CAPE CANAVERAL, Florida — NASA astronomers have been monitoring the Moon for signs of explosions caused by meteoroids hitting the lunar surface for the past eight years. On March 17, 2013, they witnessed the biggest explosion in the history of the program.
“On March 17, 2013, an object about the size of a small boulder hit the lunar surface in Mare Imbrium,” says Bill Cooke of NASA’s Meteoroid Environment Office. “It exploded in a flash nearly 10 times as bright as anything we’ve ever seen before.”
NASA scientists say that anyone looking at the Moon at the moment of impact could have seen the explosion–no telescope required. For about one second, the impact site was glowing like a 4th magnitude star.

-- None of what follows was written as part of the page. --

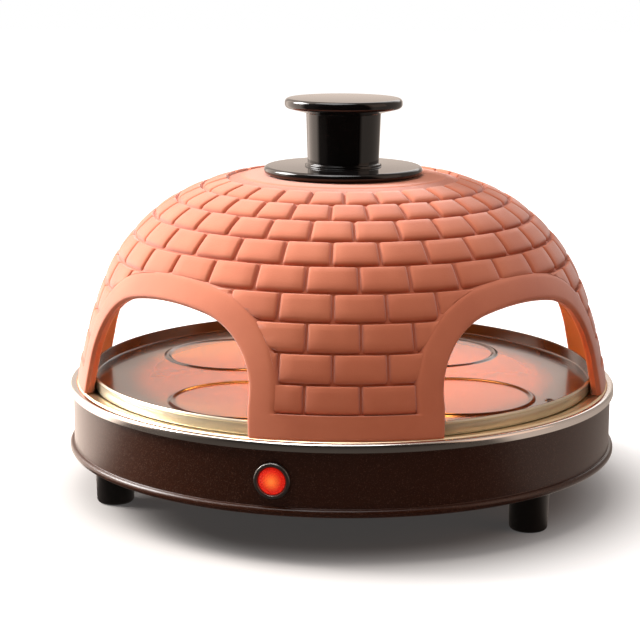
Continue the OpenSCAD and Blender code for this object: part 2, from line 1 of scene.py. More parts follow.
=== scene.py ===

Ron Suggs, an analyst at the Marshall Space Flight Center, was the first to notice the impact in a digital video recorded by one of the monitoring program’s 14-inch telescopes. “It jumped right out at me, it was so bright,” he recalls.
The 40 kg meteoroid measuring 0.3 to 0.4 meters wide hit the Moon traveling 56,000 mph. The resulting explosion was equivalent to 5 tons of TNT.
Cooke believes the lunar impact might have been part of a much larger event.
“On the night of March 17, NASA and University of Western Ontario all-sky cameras picked up an unusual number of deep-penetrating meteors right here on Earth,” Cooke said. “These fireballs were traveling along nearly identical orbits between Earth and the asteroid belt. My working hypothesis is that the two events are related, and that this constitutes a short duration cluster of material encountered by the Earth-Moon system.”.
One of the goals of the lunar monitoring program is to identify new streams of space debris that pose a potential threat to the Earth-Moon system. The March 17th event seems to be a good candidate.
Controllers of NASA’s Lunar Reconnaissance Orbiter were notified of the strike. The crater could be as wide as 20 meters, which would make it an easy target for LRO the next time the spacecraft passes over the impact site. Comparing the size of the crater to the brightness of the flash would give researchers a valuable “ground truth” measurement to validate lunar impact models.
Unlike Earth, which has an atmosphere to protect it, the Moon is airless and exposed. Since the monitoring program began in 2005, NASA’s lunar impact team has detected more than 300 strikes, most orders of magnitude fainter than the March 17th event. Statistically speaking, more than half of all lunar meteors come from known meteoroid streams such as the Perseids and Leonids. The rest are sporadic meteors–random bits of comet and asteroid debris of unknown parentage.
“We’ll be keeping an eye out for signs of a repeat performance next year when the Earth-Moon system passes through the same region of space,” says Cooke. “Meanwhile, our analysis of the March 17th event continues.”